Solar water heating doesn't sound like such a bad idea in South Africa, or maybe I'm missing something?
Solar water heating and gas stoves, provided, subsidised and advertised by your ELECTRICITY supplier? telling you to use the competition, and paying you ( with money ripped off from the other users) to do so.
Then again, this is the company with a contract to supply electricity to a certain big user at a price well below the generation cost ( even when the contract was signed), and with 10 years to go on the contract.
Don't know about that company, I was just curious if solar water heating in general (without any corporate strings attached) was a bad idea in South Africa?
Not a bad idea at all, Bobby has installed 30 000 plus in low cost housing projects in the last 3 years under a contract ( hoping to get paid "Real Soon" as well for it) and they work very well.
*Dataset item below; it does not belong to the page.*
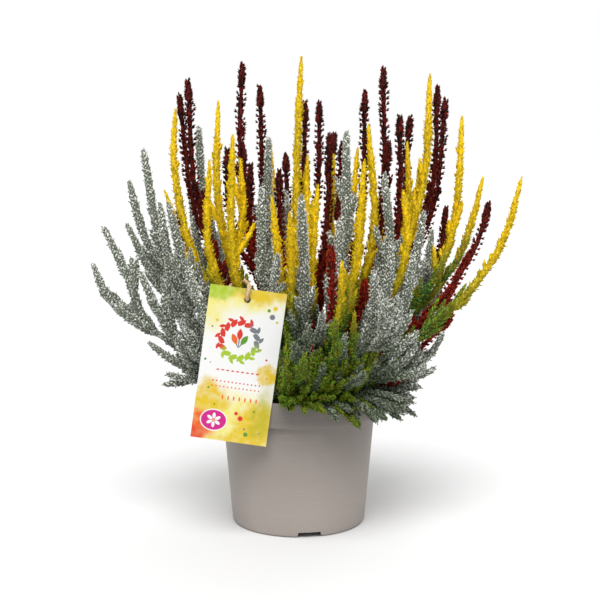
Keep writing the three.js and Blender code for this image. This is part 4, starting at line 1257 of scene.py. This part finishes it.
# Each ring of the wreath: radius, number of leaves, half width, half length and lean of a leaf
WREATH_RINGS = [(13.2, 15, 1.9, 4.9, 62), (16.3, 13, 1.2, 2.8, -48)]
# Each bud of the spray: turn, length of its stalk and ink
SPRAY = [(-28, 7.5, PRINT_ORANGE), (0, 10.5, PRINT_RED), (30, 7.5, PRINT_GREEN)]
SPRAY_FOOT = 6
STALK_HALF_WIDTH = 0.5
BUD_HALF_WIDTH = 2.1
BUD_HALF_LENGTH = 4.4
# Each row of dots: across, up, step, dots on either side of the middle one, reach across, reach up and ink
ROWS = [
    (0, -4.5, 3.7, 4, 1.15, 0.55, PRINT_RED), (0, -13, 2.9, 6, 0.6, 0.6, PRINT_RED),
    (0, -17, 2.9, 6, 0.6, 0.6, PRINT_ORANGE), (4, -25, 4.2, 3, 0.6, 1.7, PRINT_ORANGE),
]
# Each spot: across, up, radius and ink
SPOTS = [
    (17, 44, 1.2, PRINT_GREEN), (21.5, 46, 1.6, PRINT_YELLOW), (20, 39.5, 2.0, PRINT_GREY),
    (24, 36, 0.9, PRINT_YELLOW), (-23, 27, 0.7, PRINT_GREY), (-20, 32, 1.0, PRINT_YELLOW),
    (20, 7, 0.8, PRINT_RED), (-25, 2, 0.9, PRINT_GREEN), (-21, 0, 0.5, PRINT_GREY),
    (22, -7, 0.6, PRINT_ORANGE), (-20, -19, 0.8, PRINT_GREEN), (-14, -31, 0.7, PRINT_GREEN),
    (12, -51, 1.7, PRINT_GREEN), (10.5, -47, 0.8, PRINT_GREY), (3, -36, 1.4, PRINT_RED),
    (6.5, -39.5, 1.9, PRINT_RED), (16, -33, 0.8, PRINT_GREEN), (22, -49, 0.6, PRINT_GREY),
]
DISC = (-13, -43)
DISC_EDGE = (10.2, 8.4)
DISC_REACH = (9.4, 7.6)
PETALS = 6
PETAL_PLACE = 3.4
PETAL_REACH = (1.2, 2.2)
FLOWER_EYE = 0.9


def label_print(tree, around, across, up):
    """The colour of the print at a place on the card, in millimetres across and up from its middle."""
    drifts = []
    for coarse in WASH_RAGGEDNESS:
        drift = result_of(tree, "ShaderNodeTexNoise", Vector=around, Scale=coarse, Detail=4.0)
        drifts.append(between(tree, drift, 0.0, 1.0, -WASH_DRIFT, WASH_DRIFT))
    grain = result_of(tree, "ShaderNodeTexNoise", Vector=around, Scale=WASH_GRAIN, Detail=5.0)
    density = between(tree, grain, 0.3, 0.6, 0.6, 1.0)
    ragged = arithmetic(tree, "ADD", across, drifts[0]), arithmetic(tree, "ADD", up, drifts[1])
    card = across, up
    colour = CARD_WHITE
    for wash_across, wash_up, reach_across, reach_up, soft, ink, strength in WASHES:
        mask = round_spot(tree, laid(tree, ragged, wash_across, wash_up), reach_across, reach_up, soft)
        mask = times(tree, mask, times(tree, density, strength))
        colour = blended(tree, mask, colour, ink)
    # A wreath of leaves, red at the upper left, grey and then yellow green towards the lower right
    wreath = laid(tree, card, *WREATH)
    ink = blended(tree, between(tree, wreath[1], -8.0, 1.0, kind="SMOOTHSTEP"), PRINT_LIME, PRINT_GREY)
    upper_left = arithmetic(tree, "SUBTRACT", wreath[1], wreath[0])
    ink = blended(tree, between(tree, upper_left, 0.0, 8.0, kind="SMOOTHSTEP"), ink, PRINT_RED)
    for radius, count, half_width, half_length, lean in WREATH_RINGS:
        leaf = laid(tree, round_repeat(tree, wreath, count), 0, radius, lean)
        colour = blended(tree, leaf_spot(tree, leaf, half_width, half_length), colour, ink)
    # A spray of three buds on stalks inside the wreath
    for turn, length, ink in SPRAY:
        upright = laid(tree, card, WREATH[0], WREATH[1] - SPRAY_FOOT, turn)
        stalk = leaf_spot(tree, laid(tree, upright, 0, length / 2), STALK_HALF_WIDTH, length / 2)
        colour = blended(tree, stalk, colour, PRINT_GREY)
        bud = leaf_spot(tree, laid(tree, upright, 0, length), BUD_HALF_WIDTH, BUD_HALF_LENGTH)
        colour = blended(tree, bud, colour, ink)
    for row_across, row_up, step, half_count, reach_across, reach_up, ink in ROWS:
        stop = row_repeat(tree, laid(tree, card, row_across, row_up), step, half_count)
        colour = blended(tree, round_spot(tree, stop, reach_across, reach_up, 0.25), colour, ink)
    for spot_across, spot_up, radius, ink in SPOTS:
        spot = laid(tree, card, spot_across, spot_up)
        colour = blended(tree, round_spot(tree, spot, radius, radius, 0.2), colour, ink)
    # A magenta disc with a white edge and a white flower with a yellow eye
    disc = laid(tree, card, *DISC)
    petal = laid(tree, round_repeat(tree, disc, PETALS), 0, PETAL_PLACE)
    colour = blended(tree, round_spot(tree, disc, *DISC_EDGE, CRISP), colour, CARD_WHITE)
    colour = blended(tree, round_spot(tree, disc, *DISC_REACH, CRISP), colour, PRINT_MAGENTA)
    colour = blended(tree, round_spot(tree, petal, *PETAL_REACH, 0.12), colour, CARD_WHITE)
    return blended(tree, round_spot(tree, disc, FLOWER_EYE, FLOWER_EYE, 0.2), colour, PRINT_YELLOW)


material, tree, shader = finish_of("printed label card", Roughness=0.4)
around = tree.nodes.new("ShaderNodeTexCoord").outputs["Object"]
apart = new_node(tree, "ShaderNodeSeparateXYZ", Vector=around)
aside = arithmetic(tree, "MULTIPLY_ADD", apart.outputs["X"], 1 / MM, -LABEL_CENTRE.x / MM)
above = arithmetic(tree, "MULTIPLY_ADD", apart.outputs["Z"], 1 / MM, -LABEL_CENTRE.z / MM)
across, up = laid(tree, (aside, above), 0, 0, math.degrees(LABEL_TILT))
printed = label_print(tree, around, across, up)
front = arithmetic(tree, "LESS_THAN", apart.outputs["Y"], LABEL_CENTRE.y + PRINTED_SIDE * MM)
tree.links.new(blended(tree, front, CARD_WHITE, printed), shader.inputs["Base Color"])
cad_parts["label"].data.materials.clear()
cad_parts["label"].data.materials.append(material)

# Label tie
# A closed loop of tan raffia, a dry plant fibre. It runs through the label's hole, over the label's top
# edge and round a yellow stem, and holds the label close to the plant.
RAFFIA_DARK = (0.42, 0.26, 0.12, 1)
RAFFIA_LIGHT = (0.72, 0.52, 0.30, 1)
material, tree, shader = finish_of("tan raffia", Roughness=0.7)
mottle, _ = add_grain(tree, mottle_size=500.0, grain_size=1500.0)
tree.links.new(blended(tree, mottle, RAFFIA_DARK, RAFFIA_LIGHT), shader.inputs["Base Color"])
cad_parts["label_tie"].data.materials.clear()
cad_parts["label_tie"].data.materials.append(material)

# Floor, light and camera
# A pale seamless floor and plain studio walls, with soft light from the front and above. The camera
# stands where the photograph was taken, lower than the tallest tips and looking slightly down.
FLOOR_SIZE = 12.0
FLOOR_COLOUR = (0.72, 0.72, 0.72, 1)
WALL_LIGHT = 0.4
corners = [(x * FLOOR_SIZE, y * FLOOR_SIZE, 0) for x, y in ((-1, -1), (1, -1), (1, 1), (-1, 1))]
floor = mesh_object("studio_floor", corners, [(0, 1, 2, 3)])
material, tree, shader = finish_of(
    "pale floor", Base_Color=FLOOR_COLOUR, Roughness=0.9, Specular_IOR_Level=0.0
)
floor.data.materials.append(material)

# The studio walls: plain white to the camera, dimmer as a light
world = bpy.data.worlds.new("studio")
world.use_nodes = True
tree = world.node_tree
seen = tree.nodes.new("ShaderNodeLightPath").outputs["Is Camera Ray"]
tree.links.new(between(tree, seen, 0.0, 1.0, WALL_LIGHT, 1.0), tree.nodes["Background"].inputs["Strength"])
tree.nodes["Background"].inputs["Color"].default_value = (1, 1, 1, 1)
scene.world = world


def far_light(name, direction, spread, strength):
    """A light from far away in this direction, as soft as its spread in degrees."""
    lamp = bpy.data.lights.new(name, "SUN")
    lamp.angle = math.radians(spread)
    lamp.energy = strength
    holder = bpy.data.objects.new(name, lamp)
    holder.rotation_euler = (-Vector(direction)).to_track_quat("-Z", "Y").to_euler()
    scene.collection.objects.link(holder)


far_light("front_light", (-0.04, -0.5, 0.87), spread=40, strength=3.0)
far_light("top_light", (0.05, 0.1, 1), spread=90, strength=0.5)
far_light("back_light", (0.2, 0.8, 0.8), spread=60, strength=0.8)
scene.view_settings.view_transform = "Standard"

CAMERA_DISTANCE = 0.95
CAMERA_HEIGHT = 0.304
CAMERA_PITCH = math.radians(7.65)
PIXELS = 600
FOCAL_PIXELS = 1217
AXIS_OFFSET_PIXELS = 1.4
SENSOR_WIDTH = 36
lens = bpy.data.cameras.new("photo camera")
lens.sensor_width = SENSOR_WIDTH
lens.lens = SENSOR_WIDTH * FOCAL_PIXELS / PIXELS
lens.shift_x = AXIS_OFFSET_PIXELS / PIXELS
camera = bpy.data.objects.new("photo_camera", lens)
camera.location = (0, -CAMERA_DISTANCE, CAMERA_HEIGHT)
camera.rotation_euler = (math.radians(90) - CAMERA_PITCH, 0, 0)
scene.collection.objects.link(camera)
scene.camera = camera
Panels work well for electricity as well, just there is no legal way to connect a grid tied meter to the grid.
It makes sense for electricity companies to discourage you from using electricity. Shuffling papers around and charging an administration fee is a safer investment than actually constructing and maintaining infrastructure. You won't cancel your subscription anyway, so that's relatively easy money.
Over here a brand new gas plant was closed because it turned out there wasn't enough demand to keep it running. It would have been a better strategy to avoid having to build it at all and just throw 10% of the construction costs to your competitors.
Just curious, in the US choice of electric provider depends on the state and local situation, but how does it work elsewhere? Where I live there is a power plant in town that is owned by the city. I don't have a choice of electric provider, but outside I can choose any one of about 20 companies. I'm not sure how that works outside the US, but for many years we used to have just one electric company for most of the state until we "deregulated". That means the companies selling the electricity and the companies making it have to be separate. So you can "shop around" for electric service.
I'm wondering, what are bulbs like that used for? I was thinking of helicopter search light's or lighthouses, but after googling a little bit I found that many lighthouses doesn't use anything near 30kW.
Possibly lighting for high speed cameras.
Cinema projection, manufacturing of PCB's and other photolithographic uses. Most common though is for large cinemas as a light source for Imax and 3D display systems where you need a lot of light in a very compact source.
"Just" 5kW can do this. Can't imagine what 30kW will do!